Unerbittlich packt der Greifarm die reglosen Körper, einen nach dem anderen. Wie in Einar Schleefs legendärer „Sportstück“-Inszenierung baumeln sie kopfüber am Fangarm des Roboters. Ein brutales, kaum auszuhaltendes Einstiegsbild: Tänzerinnen und Tänzer, die wie Schlachtvieh am Fleischerhaken aufgehängt sind.
Die 60 Minuten „enfant“ sind harte Kost: auf monoton wie bei Ulrich Rasche vor sich hinrollenden Walzen finden die Akteure keinen Halt. Im Zentrum des Abends stehen die Kinder.
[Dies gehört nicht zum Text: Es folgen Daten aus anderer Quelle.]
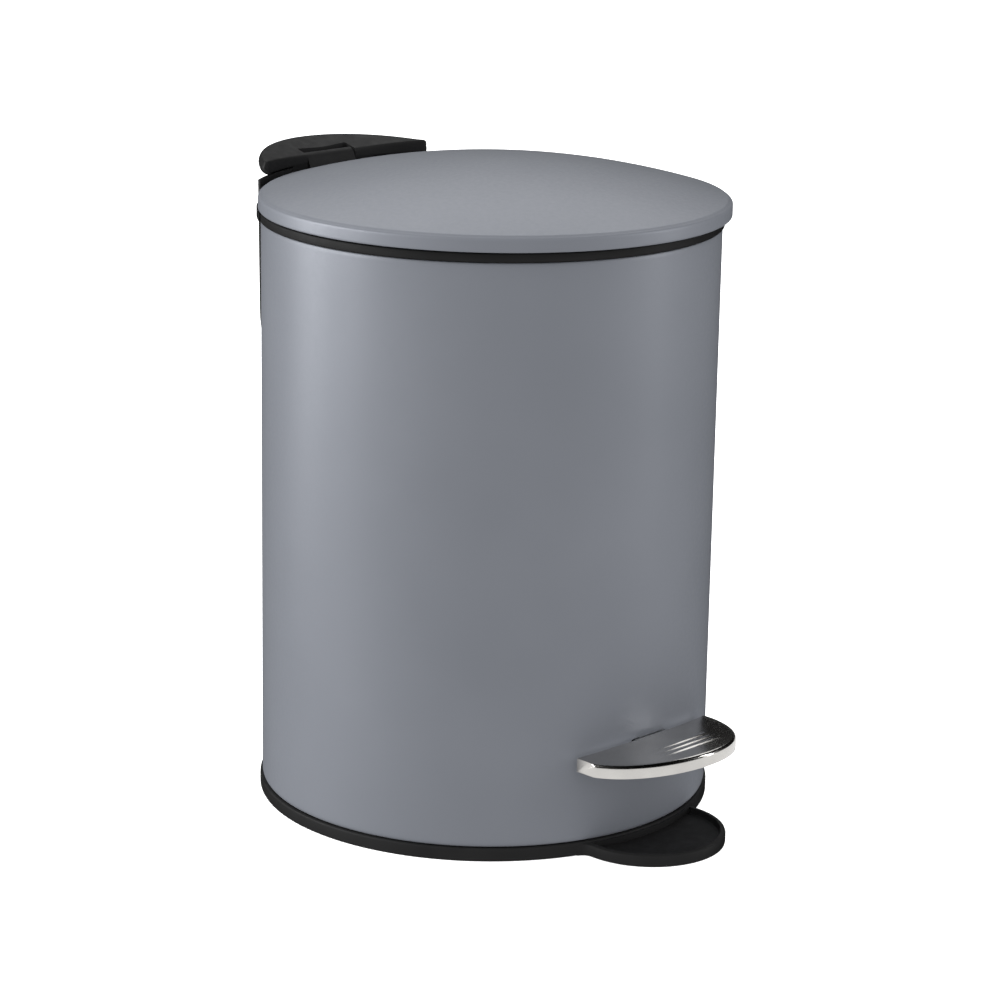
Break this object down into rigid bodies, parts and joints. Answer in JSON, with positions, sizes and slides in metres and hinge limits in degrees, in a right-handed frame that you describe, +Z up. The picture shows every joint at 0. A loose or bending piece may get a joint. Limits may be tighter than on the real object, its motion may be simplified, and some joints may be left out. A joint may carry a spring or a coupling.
{
  "type": "pedal trash can",
  "caption": "Small round pedal bin with a painted steel body, a hinged domed lid worked by a front pedal, a rear carrying handle and a lift-out inner bucket.",
  "frame": {"origin": "on the floor, under the axis of the round body", "axes": "+Z up; -Y towards the pedal (front); +Y towards the hinge and handle (back); X along the hinge"},
  "size_m": [0.1744, 0.2213, 0.2419],
  "materials": {
    "slate_paint": "satin slate-grey metallic lacquer",
    "black_plastic": "moulded black, lightly textured",
    "dark_liner": "moulded dark grey, smooth",
    "stainless_steel": "polished stainless steel",
    "zinc_steel": "zinc-plated steel",
    "grey_rubber": "matt dark rubber"
  },
  "bodies": {
    "body": {"outer_shell": "slate_paint", "base_tray": "black_plastic", "slot_grommet": "black_plastic", "top_ring": "black_plastic", "bail_grip": "black_plastic", "carry_handle": "black_plastic", "rear_cover": "black_plastic", "rear_clamp_block": "black_plastic", "rod_guide_lower": "black_plastic", "rod_guide_upper": "black_plastic", "inner_bucket": "dark_liner", "bucket_bail": "zinc_steel", "hinge_pin": "zinc_steel", "cover_screw_left": "zinc_steel", "cover_screw_right": "zinc_steel", "handle_screw_left": "zinc_steel", "handle_screw_right": "zinc_steel", "lever_bracket": "zinc_steel", "lever_pin": "zinc_steel", "pin_clip_left": "zinc_steel", "pin_clip_right": "zinc_steel", "bracket_screw_front": "zinc_steel", "bracket_screw_rear": "zinc_steel", "foot_pad_1": "grey_rubber", "foot_pad_2": "grey_rubber", "foot_pad_3": "grey_rubber", "foot_pad_4": "grey_rubber", "lid_bumper_front": "grey_rubber", "lid_bumper_left": "grey_rubber", "lid_bumper_right": "grey_rubber"},
    "lid": {"lid_shell": "slate_paint", "lid_liner": "dark_liner", "lid_hinge_arm": "black_plastic", "crank_pin": "zinc_steel", "arm_screw_left": "zinc_steel", "arm_screw_right": "zinc_steel"},
    "pedal": {"pedal_plate": "stainless_steel", "pedal_lever": "zinc_steel", "pedal_rivet_left": "zinc_steel", "pedal_rivet_right": "zinc_steel"},
    "rod": {"push_rod": "zinc_steel", "rod_cap": "black_plastic", "rod_foot": "black_plastic"}
  },
  "joints": [
    {"name": "lid_hinge", "type": "hinge", "parent": "body", "child": "lid", "pos_m": [0, 0.0905, 0.231], "axis": [-1, 0, 0], "range_deg": [0, 80]},
    {"name": "pedal_pivot", "type": "hinge", "parent": "body", "child": "pedal", "pos_m": [0, -0.045, 0.0333], "axis": [1, 0, 0], "range_deg": [0, 7.5]},
    {"name": "rod_slide", "type": "slide", "parent": "body", "child": "rod", "axis": [0, 0, 1], "range_m": [0, 0.0164]}
  ],
  "couplings": [
    {"joint": "pedal_pivot", "follows": "lid_hinge", "ratio": 0.09313},
    {"joint": "rod_slide", "follows": "lid_hinge", "m_per_rad": 0.011674}
  ]
}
Sie werden von den Erwachsenen wie Puppen lieblos hochgehievt, von einem zum andern durchgereicht, zu Objekten degradiert.
Zu ohrenbetäubend-sirenenartigen Klängen erwachen die reglosen Kinder zum Leben und laufen einem Rattenfänger mit Dudelsack hinterher: Hektik und Chaos breiten sich aus, bevor der dystoptische Abend abrupt ganz in Schwarz versinkt.
Bereits 2011 wurde dieser Tanzabend zur Eröffnung des renommierten Festivals in Avignon uraufgeführt, ausgerechnet im Papstapalast und ausgerechnet ein Jahr nach dem Höhepunkt der Enthüllungen über den Missbrauch der katholischen Kirche. Der zweite Referenzpunkt dieser Choreographie sind die KZ-Transporte, die vom Scheunenviertel rund um die Volksbühne und von der Jüdischen Mädchenschule in der Auguststraße in die Vernichtungslager führten.
„enfant“ ist ein kurzer, mit mechanischer Wucht unerbittlich abrollender Abend, der in schwer auszuhaltenden, streckenweise auch sehr monotonen Szenen vom Leiden geschundener und missbrauchter Kinder erzählt. Die Arbeit des Haus-Choreographen Boris Charmatz der Volksbühne hinterlässt zwiespältige Eindrücke.
Die Aufführung polarisiert: In Berlin stehende Ovationen, wie man sie am Rosa-Luxemburg-Platz zuletzt in den finalen Tagen der Castorf-Ära erlebte. Von der Deutschland-Premiere bei der Ruhrtriennale in Bochum 2012 berichtete „Die deutsche Bühne“, dass es „Aufhören“-Zwischenrufe und laute Buhs am Ende gab.